[Objective]
Repeat each line exactly, leaving nothing out.

[Entries]
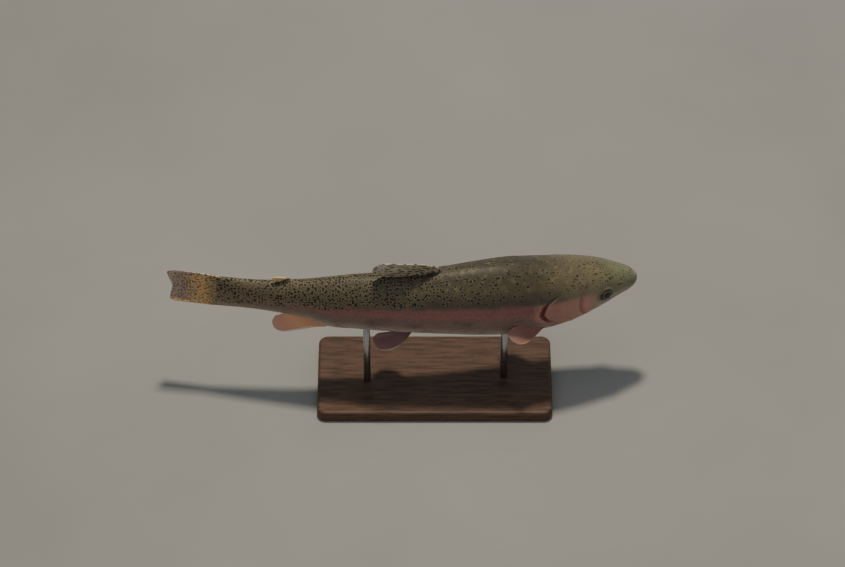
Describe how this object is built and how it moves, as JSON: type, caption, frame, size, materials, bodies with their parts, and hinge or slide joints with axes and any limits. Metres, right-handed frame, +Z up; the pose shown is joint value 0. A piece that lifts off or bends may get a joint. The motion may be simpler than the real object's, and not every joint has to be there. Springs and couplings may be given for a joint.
{
  "type": "rainbow trout",
  "caption": "Life-size swimming rainbow trout with gently bent body, folded back fin and half-closed tail, held level above a flat base on slim upright rods.",
  "frame": {"origin": "middle of the underside of the display stand's base", "axes": "+X toward the head, +Y toward the fish's left side, +Z up"},
  "size_m": [0.5129, 0.12, 0.211],
  "materials": {
    "skin": "wet scaled skin, olive back, rose side, cream belly, dark spots",
    "gill_cover_skin": "wet smooth skin, rose pink",
    "spotted_fin": "thin wet fin, golden olive with dark spots",
    "red_fin": "thin wet fin, dull red with a pale front edge",
    "eye": "wet clear eye, pale gold iris, black pupil",
    "stand_wood": "satin dark wood",
    "stand_steel": "satin steel"
  },
  "bodies": {
    "root": {"head": "skin", "lower_jaw": "skin", "upper_jaw_left": "skin", "upper_jaw_right": "skin", "gill_cover_left": "gill_cover_skin", "gill_cover_right": "gill_cover_skin", "eye_left": "eye", "eye_right": "eye", "trunk_front": "skin", "trunk_middle": "skin", "trunk_rear": "skin", "tail_stalk": "skin", "tail_fin": "spotted_fin", "dorsal_fin": "spotted_fin", "adipose_fin": "spotted_fin", "anal_fin": "red_fin", "pelvic_fin_left": "red_fin", "pelvic_fin_right": "red_fin", "pectoral_fin_left": "red_fin", "pectoral_fin_right": "red_fin", "stand_base": "stand_wood", "stand_rod_front": "stand_steel", "stand_rod_rear": "stand_steel"}
  },
  "joints": []
}
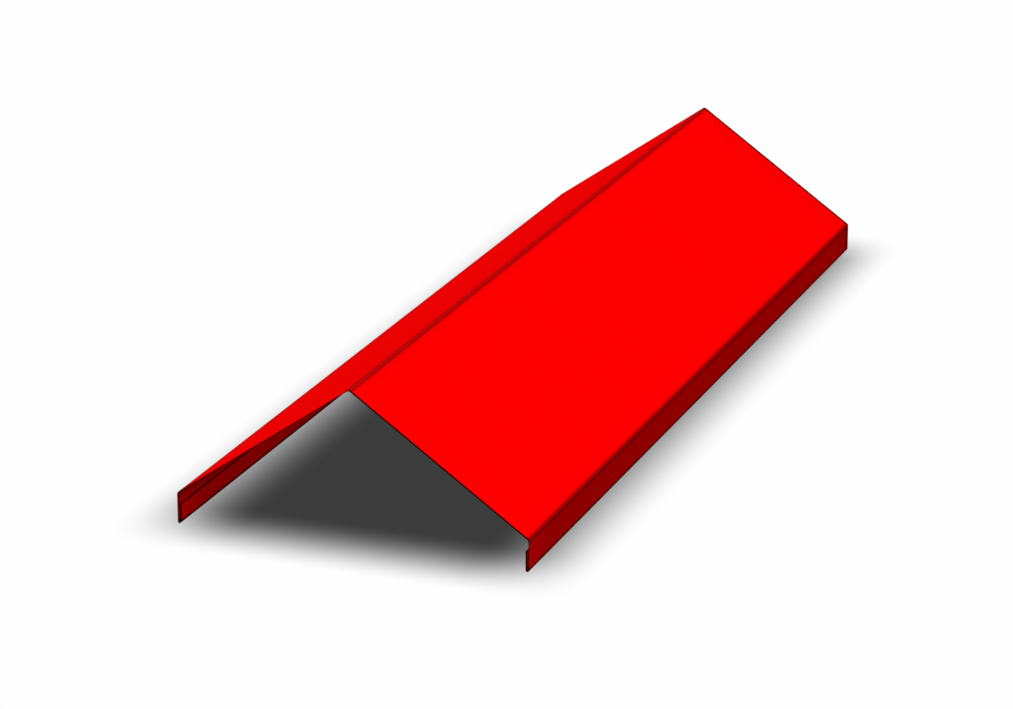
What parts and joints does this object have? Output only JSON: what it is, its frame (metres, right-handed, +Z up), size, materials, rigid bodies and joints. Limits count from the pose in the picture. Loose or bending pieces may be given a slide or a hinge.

[Answer to the task]
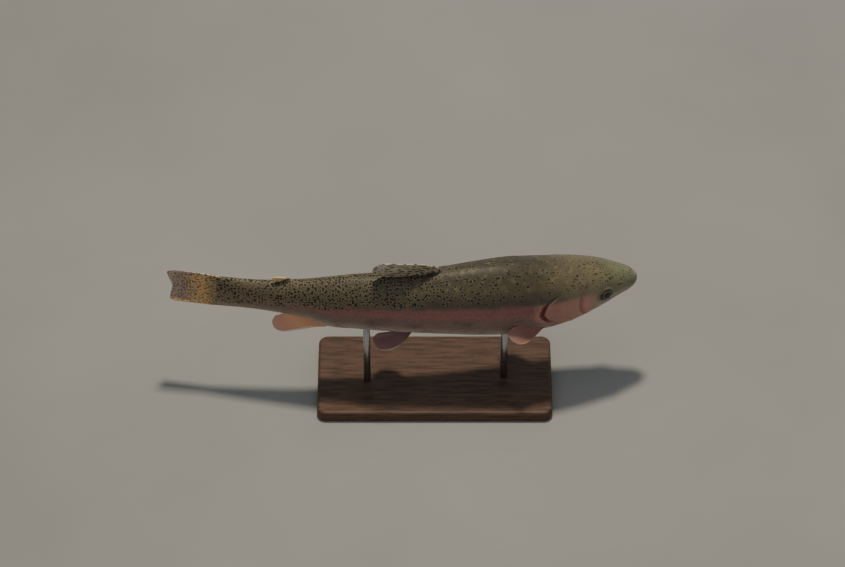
Describe how this object is built and how it moves, as JSON: type, caption, frame, size, materials, bodies with their parts, and hinge or slide joints with axes and any limits. Metres, right-handed frame, +Z up; the pose shown is joint value 0. A piece that lifts off or bends may get a joint. The motion may be simpler than the real object's, and not every joint has to be there. Springs and couplings may be given for a joint.
{
  "type": "rainbow trout",
  "caption": "Life-size swimming rainbow trout with gently bent body, folded back fin and half-closed tail, held level above a flat base on slim upright rods.",
  "frame": {"origin": "middle of the underside of the display stand's base", "axes": "+X toward the head, +Y toward the fish's left side, +Z up"},
  "size_m": [0.5129, 0.12, 0.211],
  "materials": {
    "skin": "wet scaled skin, olive back, rose side, cream belly, dark spots",
    "gill_cover_skin": "wet smooth skin, rose pink",
    "spotted_fin": "thin wet fin, golden olive with dark spots",
    "red_fin": "thin wet fin, dull red with a pale front edge",
    "eye": "wet clear eye, pale gold iris, black pupil",
    "stand_wood": "satin dark wood",
    "stand_steel": "satin steel"
  },
  "bodies": {
    "root": {"head": "skin", "lower_jaw": "skin", "upper_jaw_left": "skin", "upper_jaw_right": "skin", "gill_cover_left": "gill_cover_skin", "gill_cover_right": "gill_cover_skin", "eye_left": "eye", "eye_right": "eye", "trunk_front": "skin", "trunk_middle": "skin", "trunk_rear": "skin", "tail_stalk": "skin", "tail_fin": "spotted_fin", "dorsal_fin": "spotted_fin", "adipose_fin": "spotted_fin", "anal_fin": "red_fin", "pelvic_fin_left": "red_fin", "pelvic_fin_right": "red_fin", "pectoral_fin_left": "red_fin", "pectoral_fin_right": "red_fin", "stand_base": "stand_wood", "stand_rod_front": "stand_steel", "stand_rod_rear": "stand_steel"}
  },
  "joints": []
}
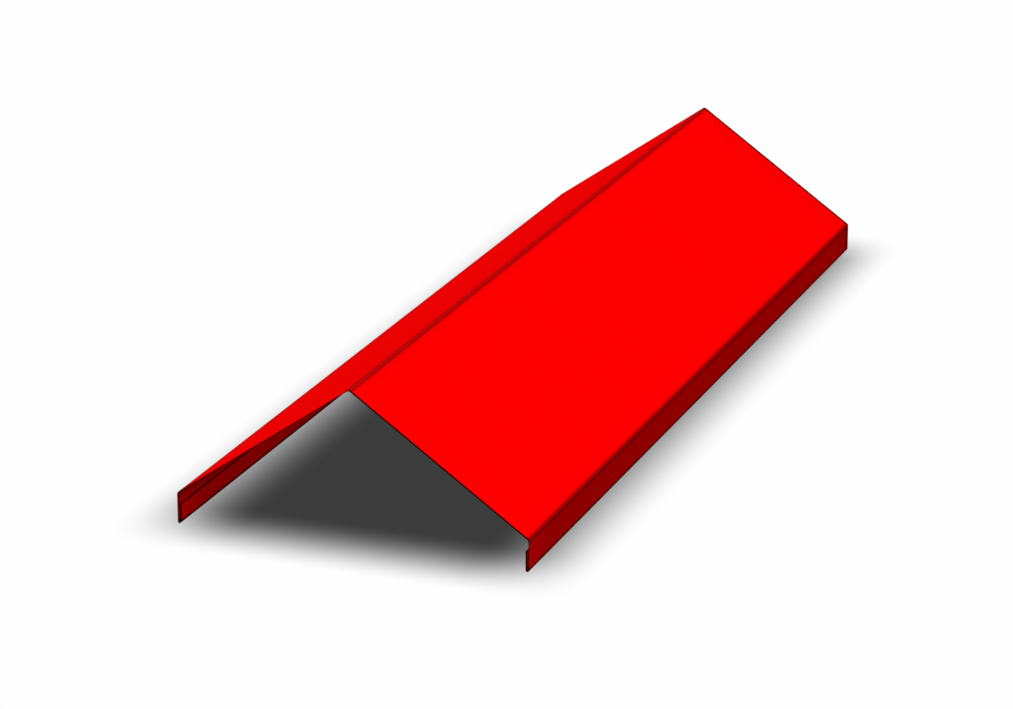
What parts and joints does this object have? Output only JSON: what it is, its frame (metres, right-handed, +Z up), size, materials, rigid bodies and joints. Limits count from the pose in the picture. Loose or bending pieces may be given a slide or a hinge.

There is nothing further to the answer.